Verilog-AMS is a widely used standardised modelling language for physical systems, such as electronic circuits. In this project we will continue the work on a first free/libre reference implementation. The overall goals are to improve simulation in terms of speed and feature coverage.

We will implement more of the standards, specifically features related to the digital domain. New features will include the delay and signal strength modelling capabilities as well as sparse output in form of value change dumps. We will reassess and improve the performance of Verilog behavioural models and revise the mixed mode simulation algorithm. We will enhance the compatibility with Spice simulators improving the upgrade path from Spice based modelling applications. This includes the syntactical support for popular behavioural modelling devices enhancing the use of existing Spice macros within a Verilog environment. Basic scripting commands compatible with Nutmeg will be provided.

We will continue the work related to data exchange between EDA tools, such as schematic and layout editors. We will extend towards compatible device representation that works across different applications enabling the seamless interchange of complete circuit models.

The node ordering method found during work on the trace algorithm needs to be isolated and applied to matrix node before the matrix is allocated. Node orderings will enhance the speed of the LU decomposition, not just the discrete simulation.

There are gaps in the code generation related to digital signals and “always blocks”. Digital signals will be associated with nodes, and purely discrete nodes need some cleanup…

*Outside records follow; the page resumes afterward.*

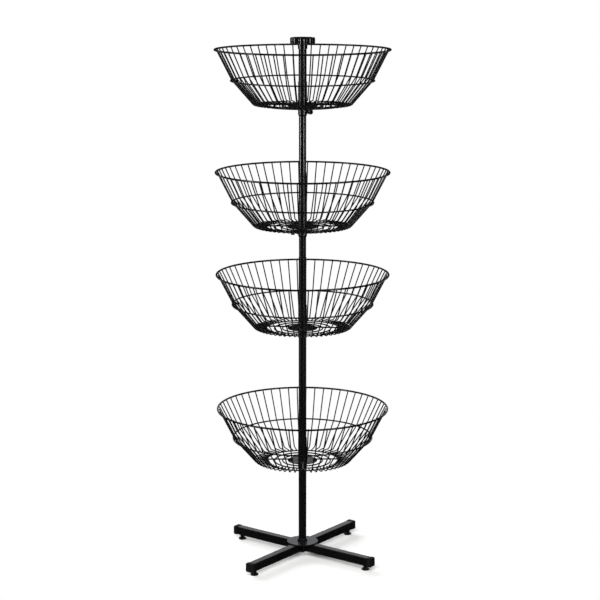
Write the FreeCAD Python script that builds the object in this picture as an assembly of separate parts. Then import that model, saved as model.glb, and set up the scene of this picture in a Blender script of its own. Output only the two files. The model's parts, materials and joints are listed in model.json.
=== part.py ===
"""Tiered wire basket floor stand: four revolving round baskets on one pole over a cross of square tube.

Each basket turns on its own height collar, and each collar slides on the pole and is held by a thumb
knob.  Lengths are millimetres and angles are degrees.  +Z is up, Z = 0 is the floor, and the pole
stands on the Z axis.
"""

import FreeCAD, Part
import math
import os

# ---------------------------------------------------------------- pole and cap
POLE_LOWER_DIAMETER = 25.4
POLE_LOWER_LENGTH = 951.0
POLE_UPPER_DIAMETER = 23.4   # fits inside the lower section
POLE_UPPER_LENGTH = 809.0
POLE_UPPER_WALL = 1.5
POLE_OVERLAP = 120.0         # upper section's length inside the lower one
CAP_THICKNESS = 20.0         # hand-sized head of the cap
CAP_COVER = 10.0             # head material above the pole's end
CAP_TIP_RADIUS = 39.5
CAP_LOBES = 8
CAP_TURN = -8.0              # how the cap happens to stand
CAP_LOBE_RADIUS = 12.5
CAP_VALLEY_RADIUS = 4.0
CAP_EDGE_RADIUS = 3.5
CAP_SKIRT_LENGTH = 17.0
CAP_SKIRT_WALL = 3.8         # wall of the skirt under the head
CAP_SKIRT_LIP = 3.0          # wall of the skirt at its lower end

# ---------------------------------------------------------------- foot cross
LEG_SIZE = 27.0              # square tube, across the flats
LEG_WALL = 1.6
LEG_CORNER = 3.0             # outer corner radius of the tube
LEG_SPAN = 558.0             # long tube, end to end without its caps
LEG_TURN = 45.0              # long tube's turn from the X axis
END_CAP_WALL = 1.1           # wall of the cap around the tube
END_CAP_END = 3.0            # thickness of its closed end
END_CAP_COVER = 9.5          # how far it reaches over the tube
END_CAP_EDGE = 1.3           # rounding of its outer end
PLATE_RADIUS = 51.0
PLATE_THICKNESS = 3.0
SOCKET_HEIGHT = 9.0
SOCKET_WALL = 2.7
WELD_BEAD = 2.0

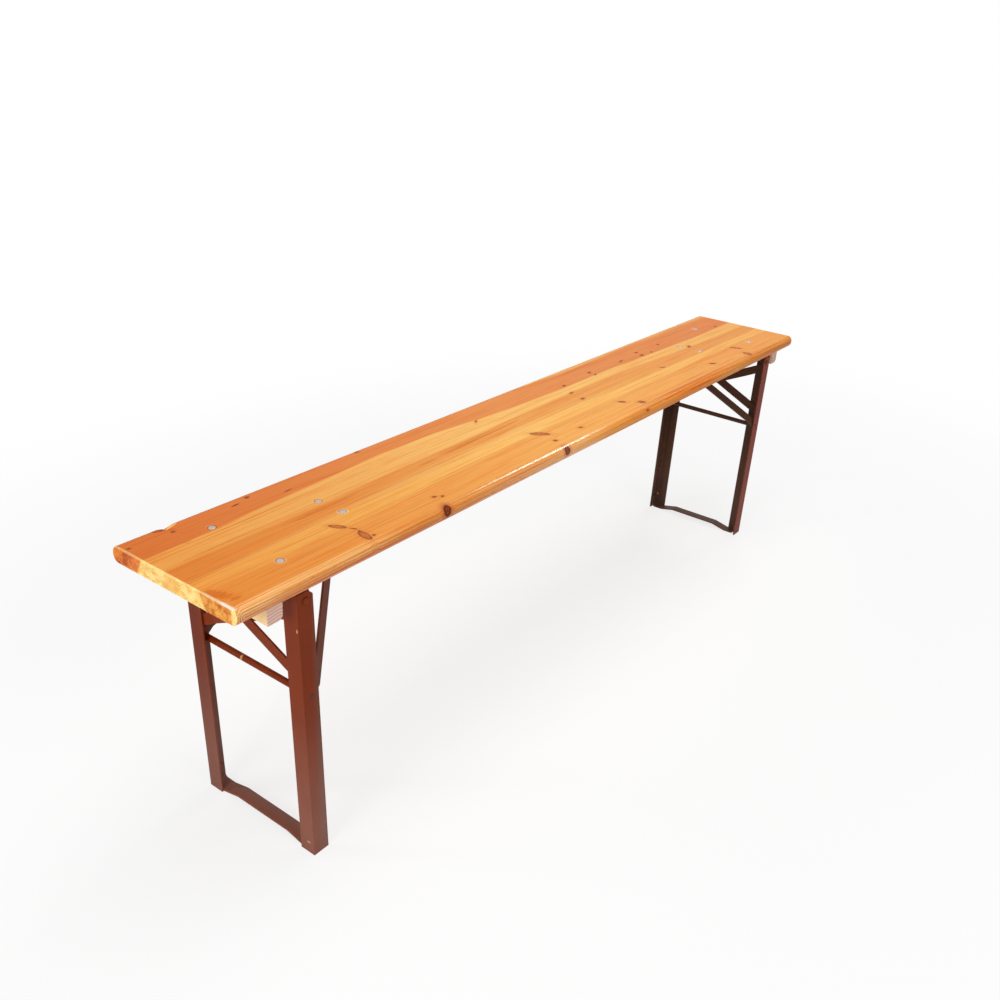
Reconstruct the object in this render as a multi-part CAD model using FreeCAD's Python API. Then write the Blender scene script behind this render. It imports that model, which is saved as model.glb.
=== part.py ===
import FreeCAD, Part
import math
import os

# Folding bench: a board of glued staves on two folding end frames of angle steel.
# Millimetres. X runs along the bench to the right end, Y to the back, Z up.
# The origin lies on the floor under the middle of the board.
# Each end frame turns on two rivets under the board. Its V-shaped stay turns on
# the frame's cross rod, and the pin at the V's tip snaps into a catch on the board.

# Board
LENGTH = 1650.0
BOARD_WIDTH = 250.0
SEAT_HEIGHT = 475.0
BOARD_THICKNESS = 25.0
LONG_EDGE_RADIUS = 11.0
END_EDGE_RADIUS = 2.5
STAVE_WIDTHS = (65.0, 33.0, 43.0, 44.0, 65.0)

# Torn place on the board's top back edge
TEAR_X = -752.0
TEAR_LENGTH = 40.0
TEAR_DEPTH = 3.6

# Battens of raw wood beside the frames
BATTEN_WIDTH = 25.0
BATTEN_HEIGHT = 27.0
BATTEN_LENGTH = 230.0
BATTEN_CENTRE = 757.5
BATTEN_ROUNDING = 8.0
BATTEN_SCREW_SPACING = 150.0
SCREW_HEAD = 8.0
SCREW_SHANK = 4.0
SCREW_LENGTH = 40.0

# End frames of angle steel
FRAME_WIDTH = 237.0
FLANGE = 28.0
STEEL = 3.0
ROOT_RADIUS = 3.0
TOE_RADIUS = 1.2
HINGE_X = 709.4
HINGE_Z = 435.5
HINGE_TO_OUTER_FACE = 15.0
LEG_ABOVE_HINGE = 13.0
TOP_CORNER_CUT = 7.2
LEG_LEAN = 1.9

# Cross rod and hinge rivets. A head is its diameter, its height, and the height and width
# of the bevel round its top.
HINGE_TO_ROD = 153.5
ROD_DIAMETER = 10.0
ROD_SPIGOT = 7.0
ROD_HEAD = (9.0, 1.2, 0.7, 1.2)
RIVET_DIAMETER = 6.0
RIVET_HEAD = (10.0, 2.4, 1.4, 2.2)
RUNNING_CLEARANCE = 0.05
SIDE_CLEARANCE = 0.3

# Crossed strips between the legs
BRACE_WIDTH = 18.0
BRACE_CROSSING_Z = 367.0
BRACE_SLOPE = 25.5
BRACE_REACH = 111.5
BRACE_CRANK_START = 86.0
BRACE_CRANK_END = 72.0
BRACE_RIVET = 6.0
BRACE_RIVET_HEAD = (11.0, 2.2, 1.4, 2.4)

# Strip between the feet
FOOT_STRIP_WIDTH = 22.0
FOOT_STRIP_LOW = 1.0
FOOT_STRIP_HIGH = 8.3
FOOT_STRIP_TAB = 29.0
FOOT_STRIP_BEND = 8.0
FOOT_RAMP_START = 88.0
FOOT_RAMP_END = 56.0

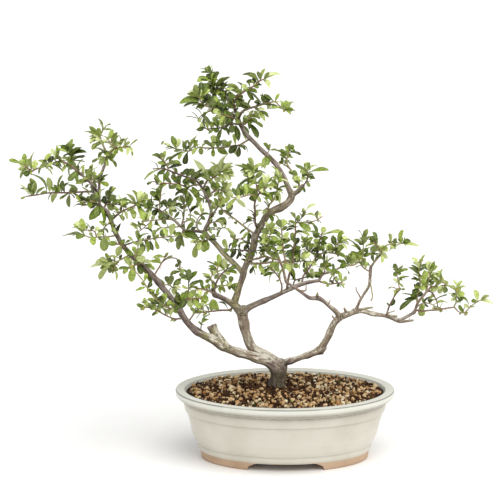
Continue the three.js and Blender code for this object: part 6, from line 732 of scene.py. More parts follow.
def in_metres(places):
    """Places in millimetres from the middle of the pot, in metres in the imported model's frame."""
    return np.asarray(places) * MM + np.array(POT_MIDDLE)


def seen(x, z, depth):
    """The place that looks to be at x, z and lies that deep behind the middle plane."""
    share = (EYE_DISTANCE + depth * DEPTH_STRETCH) / EYE_DISTANCE
    return EYE + (np.array([x, 0.0, z]) - EYE) * share


def nearest_on(route, x, z):
    """How far the route passes from x, z as it looks, and the point where it does."""
    best = (math.inf, None)
    for a, b in zip(route, route[1:]):
        run = (b[0] - a[0]) ** 2 + (b[1] - a[1]) ** 2
        t = min(1, max(0, ((x - a[0]) * (b[0] - a[0]) + (z - a[1]) * (b[1] - a[1])) / run))
        point = [p + (q - p) * t for p, q in zip(a, b)]
        away = math.hypot(point[0] - x, point[1] - z)
        if away < best[0]:
            best = (away, point)
    return best


def twig_routes(spray):
    """Each twig's points with radii, the first moved onto the middle line of its parent."""
    routes = []
    for parent, root_radius, end_radius, points in spray["twigs"]:
        parent_route = LIMBS[parent] if isinstance(parent, str) else routes[parent]
        start = nearest_on(parent_route, points[0][0], points[0][1])[1][:3]
        route = [start] + [list(point) for point in points[1:]]
        last = len(route) - 1
        routes.append([
            point + [root_radius + (end_radius - root_radius) * i / last] for i, point in enumerate(route)
        ])
    return routes


def smooth_line(route, step):
    """Places and radii along a smooth curve through the route's points, about a step apart."""
    knots = np.array([[*seen(x, z, depth), radius] for x, z, depth, radius in route])
    ends = np.vstack([2 * knots[0] - knots[1], knots, 2 * knots[-1] - knots[-2]])
    rows = []
    for i in range(1, len(ends) - 2):
        p0, p1, p2, p3 = ends[i - 1 : i + 3]
        count = max(1, round(np.linalg.norm(p2[:3] - p1[:3]) / step))
        for t in np.arange(count) / count:
            rows.append(0.5 * (2 * p1 + (p2 - p0) * t + (2 * p0 - 5 * p1 + 4 * p2 - p3) * t * t
                               + (3 * p1 - p0 - 3 * p2 + p3) * t ** 3))
    rows.append(knots[-1])
    return np.array(rows)


def run_along(points):
    """How far along the line each of its points is."""
    steps = np.linalg.norm(np.diff(points, axis=0), axis=1)
    return np.concatenate([[0], np.cumsum(steps)])


def add_object(name, data):
    made = bpy.data.objects.new(name, data)
    bpy.context.scene.collection.objects.link(made)
    return made


class Shape:
    """Vertices in millimetres, faces and values for each vertex, gathered for one mesh."""

    def __init__(self):
        self.vertices, self.faces, self.values, self.count = [], [], {}, 0

    def add(self, vertices, faces, **values):
        vertices = np.asarray(vertices, dtype=float)
        self.vertices.append(vertices)
        self.faces.extend([corner + self.count for corner in face] for face in faces)
        for name, value in values.items():
            value = np.asarray(value, dtype=float)
            if value.ndim == 0:
                value = np.full(len(vertices), float(value))
            self.values.setdefault(name, []).append(value)
        self.count += len(vertices)

    def piece(self, name, material, slot, nodes=(), smooth=True):
        """The gathered mesh as a piece of the bonsai."""
        mesh = bpy.data.meshes.new(name)
        mesh.from_pydata(in_metres(np.vstack(self.vertices)).tolist(), [], self.faces)
        for key, parts in self.values.items():
            set_values(mesh, key, np.concatenate(parts))
        mesh.validate()
        mesh.update()
        return as_piece(name, mesh, material, nodes, smooth)


def set_values(mesh, name, values):
    kind = "FLOAT" if values.ndim == 1 else "FLOAT_VECTOR"
    attribute = mesh.attributes.new(name, kind, "POINT")
    attribute.data.foreach_set("value" if kind == "FLOAT" else "vector", values.astype(np.float32).ravel())


def as_piece(name, mesh, material, nodes=(), smooth=True):
    if smooth:
        mesh.shade_smooth()
    else:
        mesh.shade_flat()
    mesh.materials.clear()
    mesh.materials.append(material)
    piece = add_object(name, mesh)
    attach(piece, "root")
    if nodes:
        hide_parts(*nodes)
    return piece


def places_of(mesh):
    """The mesh's vertices in millimetres from the middle of the pot."""
    flat = np.empty(len(mesh.vertices) * 3)
    mesh.vertices.foreach_get("co", flat)
    return (flat.reshape(-1, 3) - np.array(POT_MIDDLE)) / MM


def set_places(mesh, places):
    mesh.vertices.foreach_set("co", in_metres(places).astype(np.float32).ravel())
    mesh.update()


def normals_of(mesh):
    flat = np.empty(len(mesh.vertices) * 3)
    mesh.vertex_normals.foreach_get("vector", flat)
    return flat.reshape(-1, 3)


def evaluated(mesh, *modifiers):
    """The mesh after modifiers, each given as its kind and settings."""
    stand_in = add_object("stand_in", mesh)
    for kind, settings in modifiers:
        modifier = stand_in.modifiers.new(kind.lower(), kind)
        for key, value in settings.items():
            setattr(modifier, key, value)
    graph = bpy.context.evaluated_depsgraph_get()
    result = bpy.data.meshes.new_from_object(stand_in.evaluated_get(graph))
    bpy.data.objects.remove(stand_in)
    return result


def rough(places, size, seed, octaves=3):
    """Noise from about -1 to 1 at each place, with lumps of the given size."""
    shift = Vector([seed * step for step in NOISE_STEPS])
    return np.array([noise.fractal(Vector(p) / size + shift, 1.0, 2.0, octaves) for p in places])


def ring_frames(points):
    """Two directions across the line at each point, turned as little as they can be."""
    along = np.gradient(points, axis=0)
    along /= np.linalg.norm(along, axis=1)[:, None]
    across = np.array([0.0, 1.0, 0.0]) if abs(along[0][1]) < 0.9 else np.array([1.0, 0.0, 0.0])
    sides = []
    for direction in along:
        across = unit(across - direction * across.dot(direction))
        sides.append(across)
    sides = np.array(sides)
    return sides, np.cross(along, sides)


def ring_faces(count, segments):
    """Quads between rings, one after the other."""
    k = np.arange(segments)
    after = (k + 1) % segments
    faces = []
    for i in range(count - 1):
        low, high = i * segments, (i + 1) * segments
        faces.extend(np.stack([low + k, low + after, high + after, high + k], axis=1).tolist())
    return faces


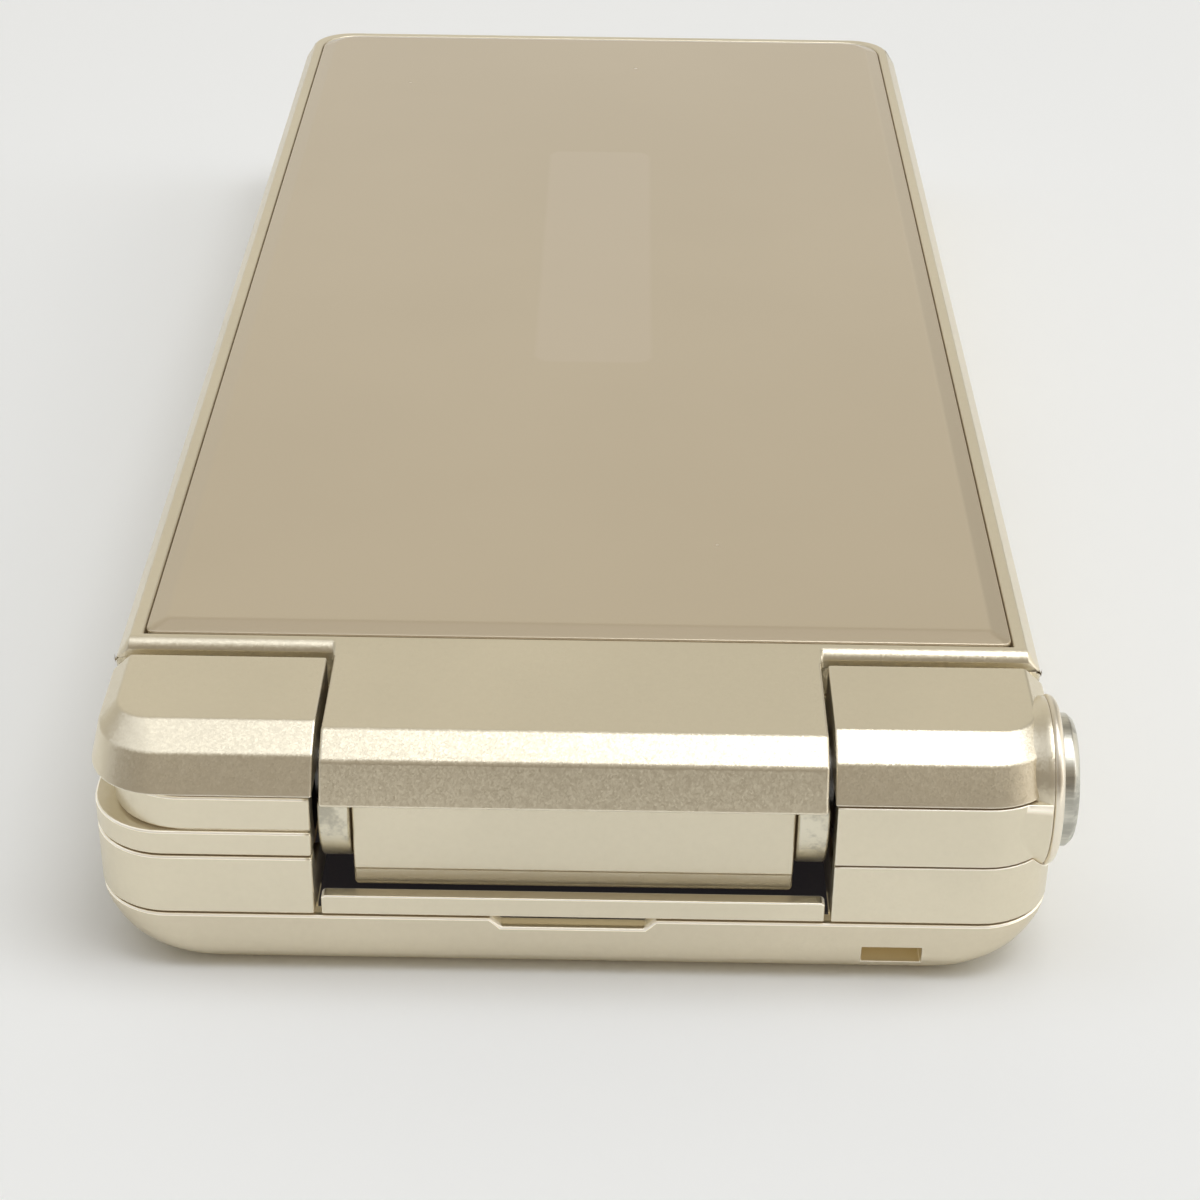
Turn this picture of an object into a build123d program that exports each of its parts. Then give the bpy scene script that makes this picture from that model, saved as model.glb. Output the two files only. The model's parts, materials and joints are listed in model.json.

We will to implement the connect..resolveto statement to control discipline selection. These rules determine the type of the instanciated node when nets of different types are connected.

Given the types inferred in c, and the signal directions, we can finally plug in the required connectmodules.

Selective trace is working for devices in “digital” mode, and devices using “hard events”. We need to extend to soft events and populate the respective evaluation queues following analog activity in the circuit.

Similar to the matrix interface, we need a plug-in interface for node ordering algorithms. Optimal node orderings are notoriously hard to find, and normally different heuristics are considered to allow for different tradeoffs.

We use data structures to share static data across devices. We will fully implement the pruning that will free memory and will make sure only one shared object is used for each set of identical instances. This is a prerequisite for caches that will speed up evalution in some device classes.

Modelgen-verilog does not properly avoid unused derivatives. In a device with n internal states and m ports, we carry along up to n+m derivatives per floating point variable. This work will improve performance in big monolithic semiconductor compact device models wrt compilation times, memory footprint and evaluation speed.

We have implemented basic UDP in the previous round. These consist of “combinational” truth tables involving signal levels. We need to catch up on both edge sensitive UDPs as well as on sequential UDP. We will use code and/or inspiration from Icarus-Verilog as much as possible.

Verilog supports continuous and procedural assignments. Continuous assignments correspond to subdevice instances that are sensitive to the rhs of the expression, and drive the lhs. Procedural assignments correspond to state variables as used in analog models. Both concepts exist in modelgen-verilog, and will be made available for logic modelling.

IEEE1346 defines functions for random number generation following various distributions. We will implement these for analog and digital/discrete modelling.

Section 18, IEEE13634. Value Change Dump files are used to store simulator output in a standard way. We will implement the $dumpfile task.

ngSpice manual Section 5 “B” sources. We will implement the expression arguments and behaviour. This will later help converting subcircuit macros to Verilog-A code. B sources correspond to analog blocks with a single branch contribution in it. ==

Gnucap supports command plugins and function plugins. ngSpice has a ”.func” command (Section 2.10). We will implement a command that creates functions from expressions.

In Gnucap/Verilog the mapping from device instanciation to device prototype is implemented in terms of a self inflating device stub. The usual Spice simulators provide similar methods, but grouped by device class, which is sometimes unknown, sometimes irrelevant. We will implement a unified approach to device selection, instanciation and overloading.

Add scripting commands as implemented in “nutmeg”, which is a part of Spice including ngSpice and others. We have some, but it is incomplete. This Milestone will add basic support for loops and enhance measurements.

The device library in Qucs is not portable and not very useful outside of Qucs. We will replace it by ordinary Verilog files, stashing Qucs specialties in attributes. This is analogous to the recent file format upgrade. It will decouple circuit modelling from the choice of a specific tool.

We will add support for parameters and net types (disciplines) to the Qucs schematic editor. This will make accessible a rich set of features when using a Verilog-AMS simulator.

Both projects edit schematics, and schematics can be represented in Verilog, virtually without loss. We will fill some gaps, so a schematic written by one tool can be opened by the other, preserving the intended data.

Implement tests, compare/confirm simulation across tools, e.g. ngspice. Possibly port PDK to Verilog as needed for testing. Testing Spice features goes along with spice compatibility, Task 4. Implements the “MOSFET Test procedures”, the Gnucap and Verilog-AMS MOSFET testing.